Wednesday, October 20, 2010

Foreclosure-Gate

As you've probably heard, the latest iteration of the housing crisis is what's being called foreclosure-gate, in which many of the nation's largest banks have been foreclosing on properties that they may not even own. With thousands of homes in foreclosure around the country, and the ownership of many of them unclear, banks have been rubber-stamping foreclosure documents without, in some cases, ensuring that they hold the title to the property. In one case, Bank of America foreclosed on the house of a man in Fort Lauderdale, Florida - even though he had paid cash for it and didn't have a mortgage.

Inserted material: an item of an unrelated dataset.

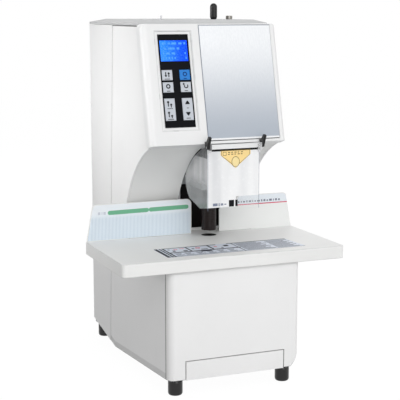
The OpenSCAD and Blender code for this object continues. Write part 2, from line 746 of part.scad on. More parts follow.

You'll recall that the housing crisis was driven by the practice of securitizing and selling off mortgages, often chopping them up into little bitty pieces. One of the results of this is that it's not clear, at this point, who owns many of the houses that have been foreclosed on. In many instances, the foreclosures have been initiated by a little-known company called MERS, which maintains an electronic registry of mortgage records. MERS doesn't actually hold any mortgages, just the records of them, but it has begun thousands of foreclosure proceedings anyway. Whether or not it's legal for it to do so remains very much an open question.

What we do know is that the attorneys general from all 50 states have signed on to an investigation of the foreclosure process, which shows how expansive, both geographically and politically, this problem has become. What all of this will do to a still-fragile housing market is anyone's guess.